▶ **Request**:
Copy the listing below line for line, starting at its first line and ending with the line that has "GIRTH = 1.12" in it. Add nothing.

▶ **Data lines**:
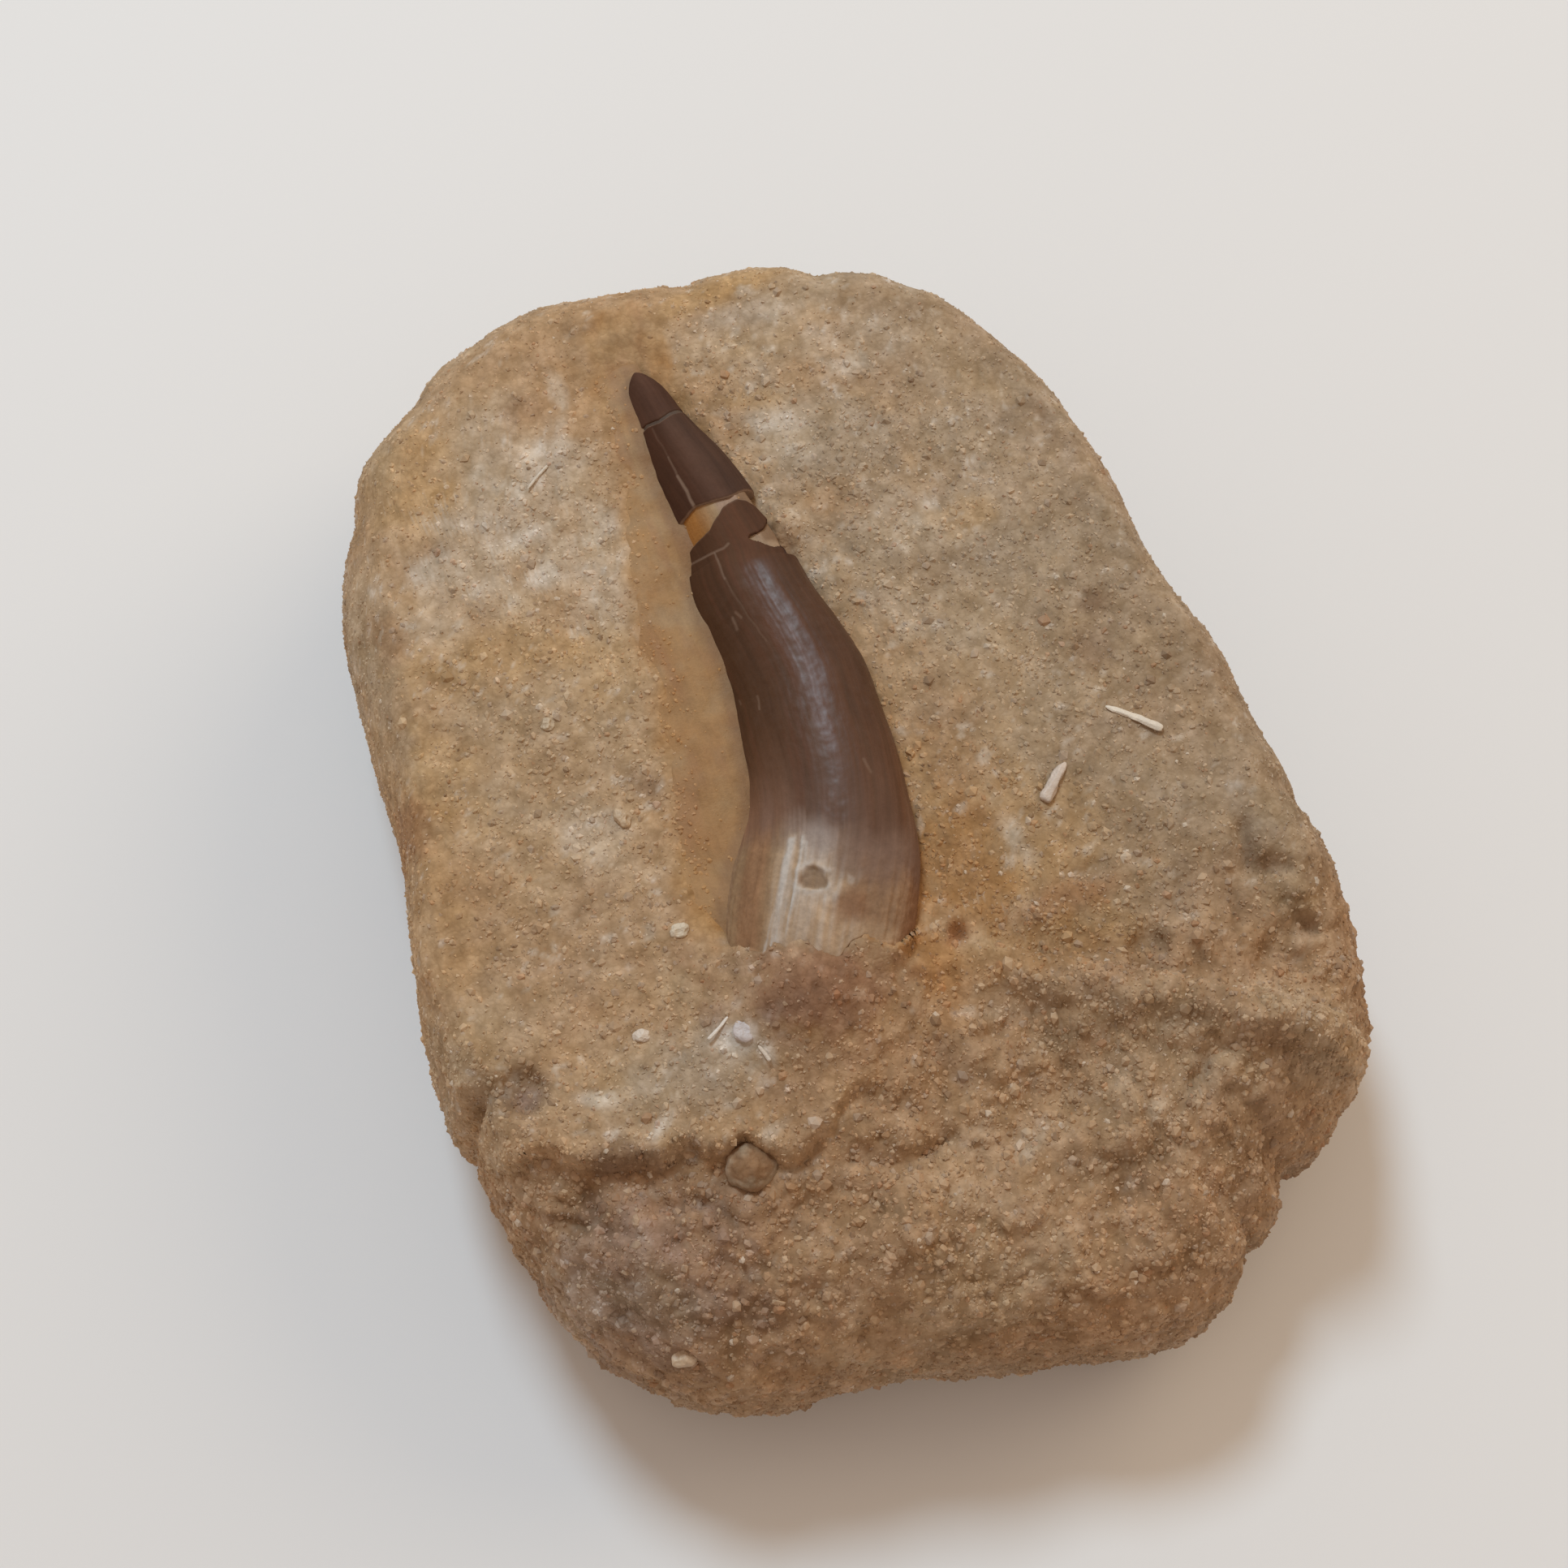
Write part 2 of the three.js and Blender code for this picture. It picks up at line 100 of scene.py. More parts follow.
# Tooth, from the tip to the root: x and y of the axis, half width, height of the crest. Then the height of
# the axis, and how far the hidden side reaches below it.
TOOTH = [
    (-2.75, 34.05, 0.2, 24.4), (-2.7, 33.5, 0.75, 24.9), (-2.6, 32.5, 1.3, 25.3), (-2.45, 31.2, 1.65, 25.5),
    (-2.3, 29.65, 1.88, 25.7), (-2, 27.5, 2.32, 26), (-1.6, 25.25, 2.78, 26.3), (-1.2, 23, 3.05, 26.6),
    (-0.9, 21, 3.2, 26.7), (-0.65, 19, 3.4, 26.8), (-0.55, 16.9, 3.9, 26.9), (-0.75, 15.3, 4.1, 27.3),
    (-0.5, 12.2, 4.2, 27.6), (-0.15, 9.1, 4.6, 27.9), (0.05, 5.85, 5.05, 28.2), (-0.3, 2.65, 5.3, 28.5),
    (-0.6, -0.4, 5.5, 28.8), (-1.25, -3.5, 5.8, 29), (-2.3, -6.4, 6.5, 29.1), (-3.75, -9.1, 6.85, 29),
    (-5.0, -11.3, 6.75, 28.6), (-5.7, -12.5, 6.5, 28.2), (-7.1, -15, 5.8, 27.2),
]
AXIS_HEIGHT = 23.2
TOOTH_DEPTH = 4
LEAN_SHARE, LEAN_LIMIT = 0.3, 1.35  # the crest lies this share of the half width to the right, at most so far
GIRTH = 1.12  # length of the skin's arc, in half widths times its angle

# Edges of the three pieces: (degrees round the tooth from its left side, over the crest; y on the axis).
TIP_BREAK = [(0, 29.6), (20, 29.55), (54, 29.4), (72, 29.2), (85, 29.02), (110, 29.12), (135, 29.2),
             (180, 29.3), (360, 29.6)]
UPPER_BREAK = [(0, 21.35), (17, 21.45), (44, 21.5), (64, 21.6), (90, 21.1), (110, 20.8), (150, 20.95),
               (180, 21), (360, 21.35)]
CROWN_BREAK = [(0, 18.9), (16, 19.2), (35, 19.3), (55, 19.3), (68, 19.45), (80, 19.85), (97, 20.35),
               (119, 20.4), (131, 20.1), (139, 19.6), (144, 18.7), (148, 16.3), (165, 15.8), (180, 15.4),
               (360, 18.9)]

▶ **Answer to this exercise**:
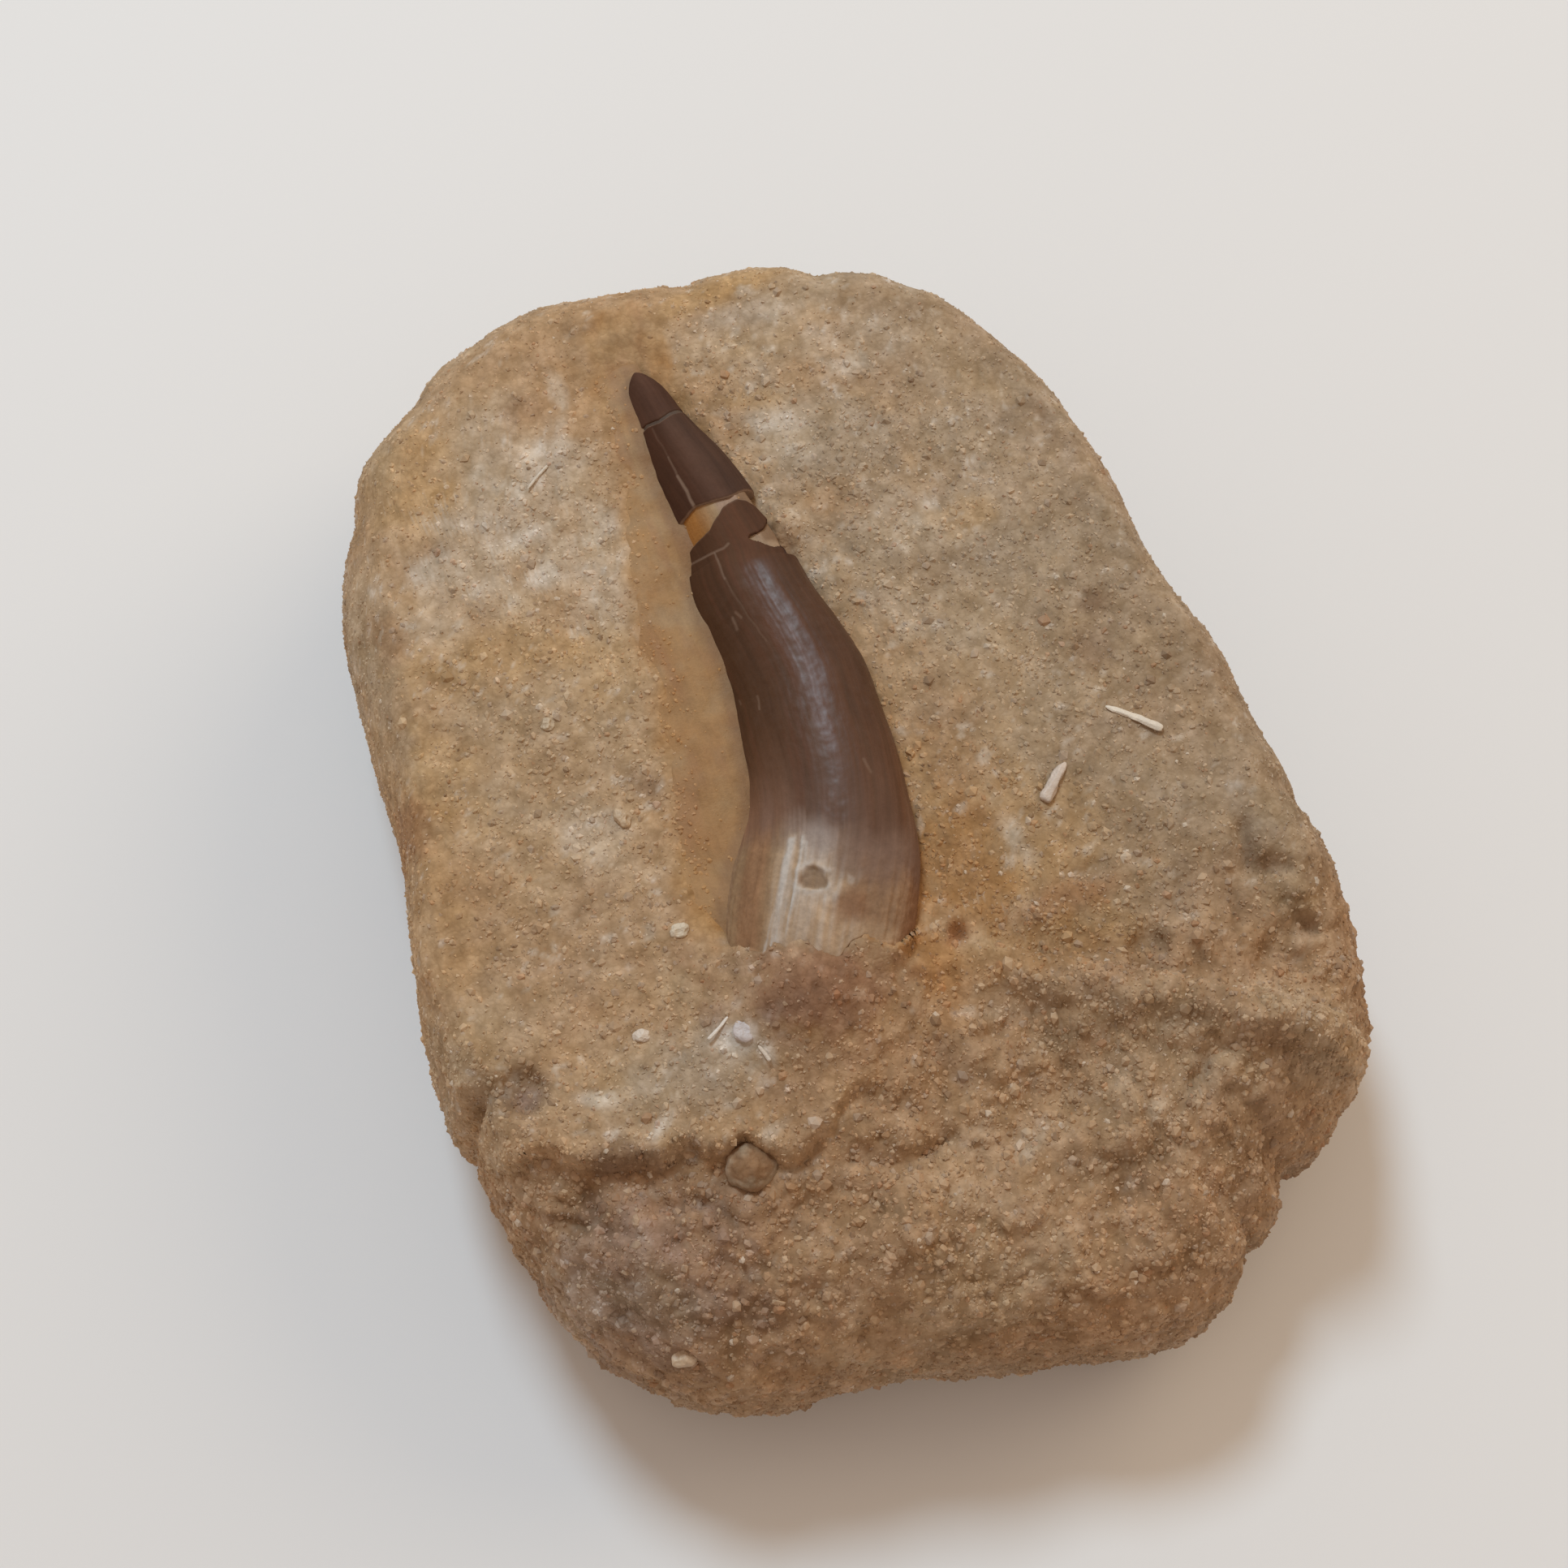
Write part 2 of the three.js and Blender code for this picture. It picks up at line 100 of scene.py. More parts follow.
# Tooth, from the tip to the root: x and y of the axis, half width, height of the crest. Then the height of
# the axis, and how far the hidden side reaches below it.
TOOTH = [
    (-2.75, 34.05, 0.2, 24.4), (-2.7, 33.5, 0.75, 24.9), (-2.6, 32.5, 1.3, 25.3), (-2.45, 31.2, 1.65, 25.5),
    (-2.3, 29.65, 1.88, 25.7), (-2, 27.5, 2.32, 26), (-1.6, 25.25, 2.78, 26.3), (-1.2, 23, 3.05, 26.6),
    (-0.9, 21, 3.2, 26.7), (-0.65, 19, 3.4, 26.8), (-0.55, 16.9, 3.9, 26.9), (-0.75, 15.3, 4.1, 27.3),
    (-0.5, 12.2, 4.2, 27.6), (-0.15, 9.1, 4.6, 27.9), (0.05, 5.85, 5.05, 28.2), (-0.3, 2.65, 5.3, 28.5),
    (-0.6, -0.4, 5.5, 28.8), (-1.25, -3.5, 5.8, 29), (-2.3, -6.4, 6.5, 29.1), (-3.75, -9.1, 6.85, 29),
    (-5.0, -11.3, 6.75, 28.6), (-5.7, -12.5, 6.5, 28.2), (-7.1, -15, 5.8, 27.2),
]
AXIS_HEIGHT = 23.2
TOOTH_DEPTH = 4
LEAN_SHARE, LEAN_LIMIT = 0.3, 1.35  # the crest lies this share of the half width to the right, at most so far
GIRTH = 1.12  # length of the skin's arc, in half widths times its angle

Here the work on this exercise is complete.